Copy out, exactly and without additions, the lines from the one that contains "make_straps(finishes, sandal, tools)" to the one that contains "imported = [obj", both ends included.
Start of STORED DATA
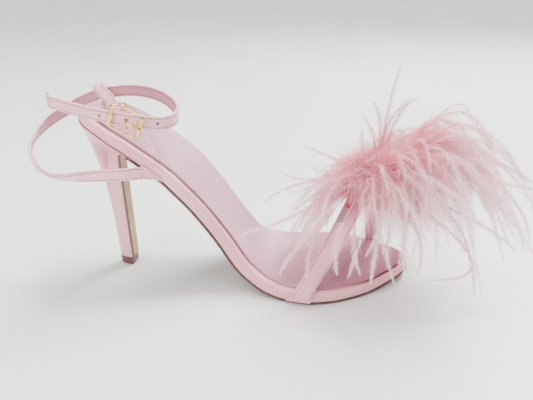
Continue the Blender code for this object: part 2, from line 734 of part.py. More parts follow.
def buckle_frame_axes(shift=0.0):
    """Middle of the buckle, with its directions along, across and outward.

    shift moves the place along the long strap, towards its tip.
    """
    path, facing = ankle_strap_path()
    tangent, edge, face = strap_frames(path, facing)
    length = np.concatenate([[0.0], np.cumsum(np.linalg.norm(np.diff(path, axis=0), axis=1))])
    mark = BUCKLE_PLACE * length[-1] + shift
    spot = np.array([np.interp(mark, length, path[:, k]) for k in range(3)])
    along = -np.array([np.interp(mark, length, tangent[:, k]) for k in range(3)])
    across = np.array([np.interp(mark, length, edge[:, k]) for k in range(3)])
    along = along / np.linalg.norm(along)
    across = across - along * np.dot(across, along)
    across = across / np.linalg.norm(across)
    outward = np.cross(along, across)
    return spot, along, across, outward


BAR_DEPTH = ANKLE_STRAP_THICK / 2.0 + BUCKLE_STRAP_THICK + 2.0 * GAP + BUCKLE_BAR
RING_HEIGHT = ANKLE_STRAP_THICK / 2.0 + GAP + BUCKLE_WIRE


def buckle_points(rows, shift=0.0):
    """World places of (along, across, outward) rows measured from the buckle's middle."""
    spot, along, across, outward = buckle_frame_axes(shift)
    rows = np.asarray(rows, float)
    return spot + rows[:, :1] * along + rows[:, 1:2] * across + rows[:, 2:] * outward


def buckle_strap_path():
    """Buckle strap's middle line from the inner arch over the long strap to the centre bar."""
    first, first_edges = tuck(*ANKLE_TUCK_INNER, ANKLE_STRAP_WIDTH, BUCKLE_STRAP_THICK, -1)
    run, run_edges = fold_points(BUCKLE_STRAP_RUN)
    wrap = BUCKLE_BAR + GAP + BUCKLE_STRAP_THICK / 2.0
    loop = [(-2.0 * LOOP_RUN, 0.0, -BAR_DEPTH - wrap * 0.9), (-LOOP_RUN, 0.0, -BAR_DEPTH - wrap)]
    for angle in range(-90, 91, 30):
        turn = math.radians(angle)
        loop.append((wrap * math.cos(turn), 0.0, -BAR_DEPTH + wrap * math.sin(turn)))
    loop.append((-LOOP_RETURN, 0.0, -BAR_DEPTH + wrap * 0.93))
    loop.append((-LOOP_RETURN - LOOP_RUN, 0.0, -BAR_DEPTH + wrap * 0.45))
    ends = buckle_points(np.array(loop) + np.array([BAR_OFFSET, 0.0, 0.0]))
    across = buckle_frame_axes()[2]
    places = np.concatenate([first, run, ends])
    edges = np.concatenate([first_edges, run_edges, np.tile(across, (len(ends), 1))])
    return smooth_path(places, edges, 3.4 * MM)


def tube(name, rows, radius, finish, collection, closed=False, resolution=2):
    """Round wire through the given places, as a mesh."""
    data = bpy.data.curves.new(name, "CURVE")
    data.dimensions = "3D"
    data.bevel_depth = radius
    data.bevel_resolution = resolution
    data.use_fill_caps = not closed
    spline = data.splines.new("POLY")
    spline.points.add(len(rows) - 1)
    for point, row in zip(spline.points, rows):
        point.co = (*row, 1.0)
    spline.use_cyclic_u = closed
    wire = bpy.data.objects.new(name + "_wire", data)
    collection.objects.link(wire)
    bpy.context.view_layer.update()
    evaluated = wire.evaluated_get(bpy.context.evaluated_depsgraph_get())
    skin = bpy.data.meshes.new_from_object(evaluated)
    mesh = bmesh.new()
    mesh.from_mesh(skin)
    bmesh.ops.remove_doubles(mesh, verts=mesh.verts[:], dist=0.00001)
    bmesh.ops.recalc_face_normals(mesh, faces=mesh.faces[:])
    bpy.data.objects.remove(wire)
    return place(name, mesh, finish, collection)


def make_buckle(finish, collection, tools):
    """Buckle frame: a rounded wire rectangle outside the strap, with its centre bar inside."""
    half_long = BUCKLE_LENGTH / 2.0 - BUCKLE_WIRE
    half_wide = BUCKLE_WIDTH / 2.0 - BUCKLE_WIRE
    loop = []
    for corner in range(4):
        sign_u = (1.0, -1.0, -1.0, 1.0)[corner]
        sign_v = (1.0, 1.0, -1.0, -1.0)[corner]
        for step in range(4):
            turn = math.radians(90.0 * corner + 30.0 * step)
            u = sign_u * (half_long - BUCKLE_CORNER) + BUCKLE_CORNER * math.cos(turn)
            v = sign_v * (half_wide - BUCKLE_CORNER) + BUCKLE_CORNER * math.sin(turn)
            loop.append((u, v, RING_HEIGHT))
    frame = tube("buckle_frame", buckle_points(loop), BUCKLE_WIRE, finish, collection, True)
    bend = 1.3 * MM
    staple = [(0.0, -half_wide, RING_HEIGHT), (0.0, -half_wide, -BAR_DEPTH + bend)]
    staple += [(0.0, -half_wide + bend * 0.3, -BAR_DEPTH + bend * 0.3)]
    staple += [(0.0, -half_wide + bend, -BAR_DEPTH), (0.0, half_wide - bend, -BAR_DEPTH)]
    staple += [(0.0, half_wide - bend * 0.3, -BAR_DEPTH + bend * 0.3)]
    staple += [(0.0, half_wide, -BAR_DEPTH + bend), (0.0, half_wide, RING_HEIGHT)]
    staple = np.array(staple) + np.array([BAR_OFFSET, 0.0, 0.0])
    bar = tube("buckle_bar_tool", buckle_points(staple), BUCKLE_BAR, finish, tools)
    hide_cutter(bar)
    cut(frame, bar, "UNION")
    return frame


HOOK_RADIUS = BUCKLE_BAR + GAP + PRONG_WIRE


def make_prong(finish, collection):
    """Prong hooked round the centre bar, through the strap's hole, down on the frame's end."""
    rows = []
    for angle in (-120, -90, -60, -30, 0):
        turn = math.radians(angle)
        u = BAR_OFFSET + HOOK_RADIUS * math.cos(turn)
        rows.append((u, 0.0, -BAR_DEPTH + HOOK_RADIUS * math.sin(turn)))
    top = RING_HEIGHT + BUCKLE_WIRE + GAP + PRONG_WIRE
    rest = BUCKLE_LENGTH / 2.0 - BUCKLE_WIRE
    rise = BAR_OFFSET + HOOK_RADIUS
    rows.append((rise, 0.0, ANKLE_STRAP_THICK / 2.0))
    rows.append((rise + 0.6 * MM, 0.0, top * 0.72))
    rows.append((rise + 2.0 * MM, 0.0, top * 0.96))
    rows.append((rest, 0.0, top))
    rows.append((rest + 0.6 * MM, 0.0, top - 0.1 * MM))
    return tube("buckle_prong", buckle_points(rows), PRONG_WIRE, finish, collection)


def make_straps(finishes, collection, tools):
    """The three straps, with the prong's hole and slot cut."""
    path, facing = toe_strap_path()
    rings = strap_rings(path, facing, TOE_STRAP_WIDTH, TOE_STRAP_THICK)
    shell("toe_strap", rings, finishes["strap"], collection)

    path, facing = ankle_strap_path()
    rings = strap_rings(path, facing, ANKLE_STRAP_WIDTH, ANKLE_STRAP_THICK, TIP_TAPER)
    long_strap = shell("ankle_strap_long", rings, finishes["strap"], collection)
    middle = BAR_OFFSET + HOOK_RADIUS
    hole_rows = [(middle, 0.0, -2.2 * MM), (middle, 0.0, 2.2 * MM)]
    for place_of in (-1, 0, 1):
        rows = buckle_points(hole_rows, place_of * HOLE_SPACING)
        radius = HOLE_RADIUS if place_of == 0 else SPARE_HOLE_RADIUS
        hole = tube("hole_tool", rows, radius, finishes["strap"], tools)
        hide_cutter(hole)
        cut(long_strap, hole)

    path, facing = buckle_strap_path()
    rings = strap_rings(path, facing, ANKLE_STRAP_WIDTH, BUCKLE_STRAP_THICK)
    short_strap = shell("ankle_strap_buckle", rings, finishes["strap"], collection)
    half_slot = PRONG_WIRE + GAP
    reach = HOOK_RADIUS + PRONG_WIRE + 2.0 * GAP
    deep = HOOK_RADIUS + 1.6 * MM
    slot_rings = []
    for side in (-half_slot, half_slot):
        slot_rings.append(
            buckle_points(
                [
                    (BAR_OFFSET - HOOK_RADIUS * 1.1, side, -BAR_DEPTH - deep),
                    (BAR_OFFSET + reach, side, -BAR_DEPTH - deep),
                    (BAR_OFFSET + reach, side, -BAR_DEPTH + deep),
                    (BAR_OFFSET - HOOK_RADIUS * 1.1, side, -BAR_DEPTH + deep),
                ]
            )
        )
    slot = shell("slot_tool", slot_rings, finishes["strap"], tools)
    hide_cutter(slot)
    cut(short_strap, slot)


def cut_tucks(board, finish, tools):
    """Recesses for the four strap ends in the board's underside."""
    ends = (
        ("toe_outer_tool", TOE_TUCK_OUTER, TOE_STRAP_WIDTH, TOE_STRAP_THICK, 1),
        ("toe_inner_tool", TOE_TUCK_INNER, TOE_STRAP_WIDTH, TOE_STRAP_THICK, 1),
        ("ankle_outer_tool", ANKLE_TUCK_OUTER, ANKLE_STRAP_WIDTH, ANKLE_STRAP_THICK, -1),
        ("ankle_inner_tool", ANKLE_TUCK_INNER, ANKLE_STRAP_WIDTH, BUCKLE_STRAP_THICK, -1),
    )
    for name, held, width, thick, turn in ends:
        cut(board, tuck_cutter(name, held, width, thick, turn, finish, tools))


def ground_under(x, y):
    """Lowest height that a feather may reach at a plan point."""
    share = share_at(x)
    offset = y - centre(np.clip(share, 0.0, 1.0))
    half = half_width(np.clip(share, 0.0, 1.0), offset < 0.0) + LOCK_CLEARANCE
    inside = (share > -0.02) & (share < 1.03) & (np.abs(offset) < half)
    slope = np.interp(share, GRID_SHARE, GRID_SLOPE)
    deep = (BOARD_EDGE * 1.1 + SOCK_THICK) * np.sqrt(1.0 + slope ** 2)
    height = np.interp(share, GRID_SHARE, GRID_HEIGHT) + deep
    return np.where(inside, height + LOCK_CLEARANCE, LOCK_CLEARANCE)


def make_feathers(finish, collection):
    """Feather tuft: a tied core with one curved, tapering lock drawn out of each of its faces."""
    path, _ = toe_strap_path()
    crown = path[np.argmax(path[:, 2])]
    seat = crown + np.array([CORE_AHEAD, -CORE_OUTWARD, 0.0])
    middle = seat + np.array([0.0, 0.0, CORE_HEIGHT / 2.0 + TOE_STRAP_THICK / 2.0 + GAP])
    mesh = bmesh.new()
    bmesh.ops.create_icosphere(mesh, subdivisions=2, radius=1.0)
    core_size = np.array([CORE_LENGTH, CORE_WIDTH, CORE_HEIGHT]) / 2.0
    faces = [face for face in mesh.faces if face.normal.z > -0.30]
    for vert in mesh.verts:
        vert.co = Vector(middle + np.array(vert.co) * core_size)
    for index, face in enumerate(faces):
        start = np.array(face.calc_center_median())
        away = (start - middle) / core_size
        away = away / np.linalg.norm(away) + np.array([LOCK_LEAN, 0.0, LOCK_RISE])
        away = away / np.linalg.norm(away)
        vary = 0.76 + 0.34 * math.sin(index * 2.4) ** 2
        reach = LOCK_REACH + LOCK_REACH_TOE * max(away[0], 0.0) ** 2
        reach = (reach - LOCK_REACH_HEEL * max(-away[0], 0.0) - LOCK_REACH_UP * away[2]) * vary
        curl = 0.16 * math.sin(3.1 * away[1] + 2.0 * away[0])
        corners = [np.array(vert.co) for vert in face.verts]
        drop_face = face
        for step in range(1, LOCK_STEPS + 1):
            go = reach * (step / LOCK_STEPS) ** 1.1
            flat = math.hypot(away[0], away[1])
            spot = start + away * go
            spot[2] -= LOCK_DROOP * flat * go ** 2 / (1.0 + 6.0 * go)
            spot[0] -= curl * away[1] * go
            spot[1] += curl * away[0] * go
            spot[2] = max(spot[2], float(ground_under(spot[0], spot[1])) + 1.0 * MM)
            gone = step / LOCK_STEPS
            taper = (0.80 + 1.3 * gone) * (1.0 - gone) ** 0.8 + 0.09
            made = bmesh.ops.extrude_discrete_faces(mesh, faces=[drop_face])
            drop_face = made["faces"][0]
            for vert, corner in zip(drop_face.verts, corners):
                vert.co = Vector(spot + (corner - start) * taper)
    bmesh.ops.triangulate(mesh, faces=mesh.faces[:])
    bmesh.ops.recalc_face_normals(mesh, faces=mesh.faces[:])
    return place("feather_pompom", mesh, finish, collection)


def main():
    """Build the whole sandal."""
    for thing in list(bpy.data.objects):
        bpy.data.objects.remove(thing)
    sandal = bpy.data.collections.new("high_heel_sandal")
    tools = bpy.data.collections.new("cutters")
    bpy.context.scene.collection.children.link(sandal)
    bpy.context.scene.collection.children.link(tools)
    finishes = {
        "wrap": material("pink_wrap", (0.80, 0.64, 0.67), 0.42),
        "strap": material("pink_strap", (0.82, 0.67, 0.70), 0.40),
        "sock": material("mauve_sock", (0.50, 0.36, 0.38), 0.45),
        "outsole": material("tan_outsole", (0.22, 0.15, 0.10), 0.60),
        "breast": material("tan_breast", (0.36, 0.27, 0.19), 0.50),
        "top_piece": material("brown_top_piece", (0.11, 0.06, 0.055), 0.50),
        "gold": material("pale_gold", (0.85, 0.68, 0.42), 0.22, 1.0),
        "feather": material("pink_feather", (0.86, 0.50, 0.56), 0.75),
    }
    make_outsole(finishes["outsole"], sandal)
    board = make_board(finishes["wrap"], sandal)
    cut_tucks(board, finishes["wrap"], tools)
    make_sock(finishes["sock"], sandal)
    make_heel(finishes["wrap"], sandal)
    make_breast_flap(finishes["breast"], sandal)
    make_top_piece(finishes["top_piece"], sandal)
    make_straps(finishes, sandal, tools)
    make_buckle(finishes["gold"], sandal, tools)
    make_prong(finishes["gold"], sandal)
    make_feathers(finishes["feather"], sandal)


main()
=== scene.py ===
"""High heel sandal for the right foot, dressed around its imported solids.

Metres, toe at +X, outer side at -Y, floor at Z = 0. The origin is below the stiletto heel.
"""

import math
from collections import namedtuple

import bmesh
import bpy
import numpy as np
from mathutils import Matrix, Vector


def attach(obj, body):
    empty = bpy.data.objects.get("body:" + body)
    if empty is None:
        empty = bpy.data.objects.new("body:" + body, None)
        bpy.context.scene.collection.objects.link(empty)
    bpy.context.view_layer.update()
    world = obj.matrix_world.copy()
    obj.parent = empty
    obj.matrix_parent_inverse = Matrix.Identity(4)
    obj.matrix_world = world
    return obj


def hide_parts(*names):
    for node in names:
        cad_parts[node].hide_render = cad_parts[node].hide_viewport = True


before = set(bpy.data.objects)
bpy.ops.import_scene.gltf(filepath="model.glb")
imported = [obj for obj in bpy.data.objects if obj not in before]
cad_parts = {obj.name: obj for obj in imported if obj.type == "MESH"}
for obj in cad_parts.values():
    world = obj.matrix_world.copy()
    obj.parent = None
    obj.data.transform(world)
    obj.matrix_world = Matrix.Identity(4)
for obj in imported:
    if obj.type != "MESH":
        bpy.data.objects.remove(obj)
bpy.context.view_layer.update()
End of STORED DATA
#### TASK ANSWER:
    make_straps(finishes, sandal, tools)
    make_buckle(finishes["gold"], sandal, tools)
    make_prong(finishes["gold"], sandal)
    make_feathers(finishes["feather"], sandal)


main()
=== scene.py ===
"""High heel sandal for the right foot, dressed around its imported solids.

Metres, toe at +X, outer side at -Y, floor at Z = 0. The origin is below the stiletto heel.
"""

import math
from collections import namedtuple

import bmesh
import bpy
import numpy as np
from mathutils import Matrix, Vector


def attach(obj, body):
    empty = bpy.data.objects.get("body:" + body)
    if empty is None:
        empty = bpy.data.objects.new("body:" + body, None)
        bpy.context.scene.collection.objects.link(empty)
    bpy.context.view_layer.update()
    world = obj.matrix_world.copy()
    obj.parent = empty
    obj.matrix_parent_inverse = Matrix.Identity(4)
    obj.matrix_world = world
    return obj


def hide_parts(*names):
    for node in names:
        cad_parts[node].hide_render = cad_parts[node].hide_viewport = True


before = set(bpy.data.objects)
bpy.ops.import_scene.gltf(filepath="model.glb")
imported = [obj for obj in bpy.data.objects if obj not in before]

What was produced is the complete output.